Setting aside the exclamatory, hyperdrama of 15-year-old language, “Left out” is a great triggering  phrase for parental anxiety, whether your “left out” kid is autistic or not.  Plus, having just gotten a call from my good friend about how well he was doing, I felt that we were having another roller coaster crash from great to horrible, something we are very familiar with from Colin’s in years past.  In fact, we’d been extra vigilant (especially my algebra-knowledgeable husband—thanks Rog) academically this year because we hadn’t wanted to deal with this sort of crash in academics. 
            So I worried that Colin really was being hurt somehow—for about two minutes.  Then, I reminded myself that the other kids had always spoken to him and seemed to like him, and I simply felt sad.  Maybe the end of something good had come?
            Still, tired (a warning, always) and not yet at a solution for him myself, I tried for another description of Homecoming.  Didn’t want the memory of it to wear too thin . . . and I got a paragraph about a different band competition (in which the Unicorns this time came in 2nd—which was the competition time before last) except for the last line, which continued along the “left out” vein:

Nobody talked to me like always!!!

And finally, continuing along the line of thinking which endorses continuing a behavior without changing it and each time expecting a different result (a.k.a. insanity), I asked a third time for a couple of paragraphs on the homecoming game. 

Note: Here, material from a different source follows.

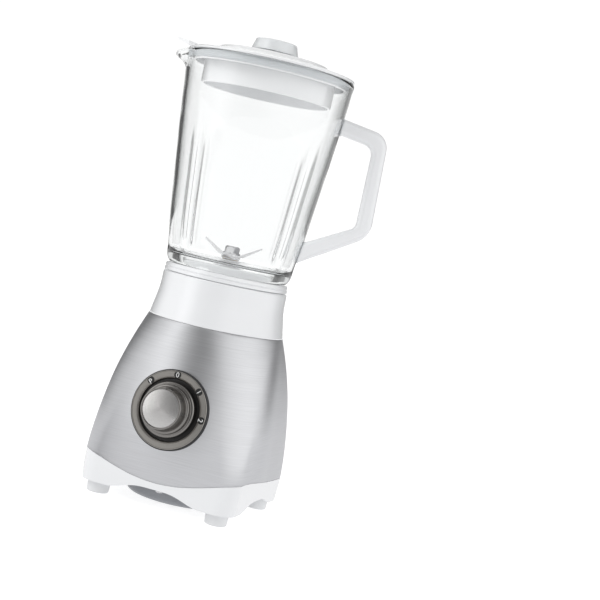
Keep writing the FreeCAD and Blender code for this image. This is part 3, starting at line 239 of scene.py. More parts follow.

First came a paragraph titled “Positive,” which included yet another description of the men in blue masks (boy, did they make an impact) who looked like “moon men playing drums instead of humans,” and a “Negative” paragraph”:

Oh, those Blue "Moon" Men . . .  from Judson!

"Shadows" Marching to Watch (Note fist clenching disgruntled Shadow from left--that's Colin "Shadow Man"


1st of all was the 40 minute drive with others.  I didn’t like the being of feeling left out which  . . . makes me feel like nobody in the band likes or respects me.

Colin "Disgruntled Shadow Man" in line at front; "unloving" Unicorn Band in Formation beyond


All Bands' Drum Majors waiting for awards to be announced: Unicorns' (to left, black cotton-swab plumes) band wins 1st!  Yey!  (Sorry, Sad Shadow Man--but really, "they done good")


            Though tired and sad, I knew we had to address Colin’s problem.  For while I knew the kids in the band liked him, that they spoke to him and accepted him, I also know that folks will persist in a behavior only as long as it’s being reinforced, and he had to talk and listen to them and respond for him to become reinforcing.
So, prone in my bed at about 11:30 p.m. (oh, it’s 11:45 p.m. now), I called Colin in for some on-the-fly social problem solving.  After about 30 seconds, I surrendered, as I’m about to now:  He was too tired, I was too tired.  And I trudged into his room to pray with him as I do every night.  But I did talk with him, very briefly, after his nightly prayers, after having to re-pray after a smarmy attempt to work in a directive about how we “should act” instead expressing gratitude and asking direction . . . finally I asked him about listening to the other kids around him and when you hear something you know about, chiming in or asking a question.

“Uh.  I tried that before in 8th grade.  These two boys, they’re friends of mine now, but then they said, ‘Butt out.  This isn’t your conversation.’”

To which told him that this kind or thing happened to me (or at least a lack of responsiveness in my adult “peers” that equated to the more blunt, 8th grade repulsion), but that you had to keep trying it and most of the time it worked. 

He still wasn’t that comfortable with the “listening to others” approach and asked if I could help him.  I said I could, but, my head inclining more and more toward the floor and my voice angling into a lower, duller register, I mainly wished the social skills group hadn’t disbanded for lack of participation (not enough high functioning teens in New Braunfels) and wondered if I could ask the speech teacher for help. 

Again, sleepy, I don’t think very creatively, or practically.  Sleep, I’m finding, will let me see possibilities where, before, I’d seen mainly obstacles or grief.  And, at the least, it’ll give me the time to consult a trusted friend—something I did do the next day. 
Then as my wise friend pointed out to me as regards the missing high fives, “He could have just held his hand up.”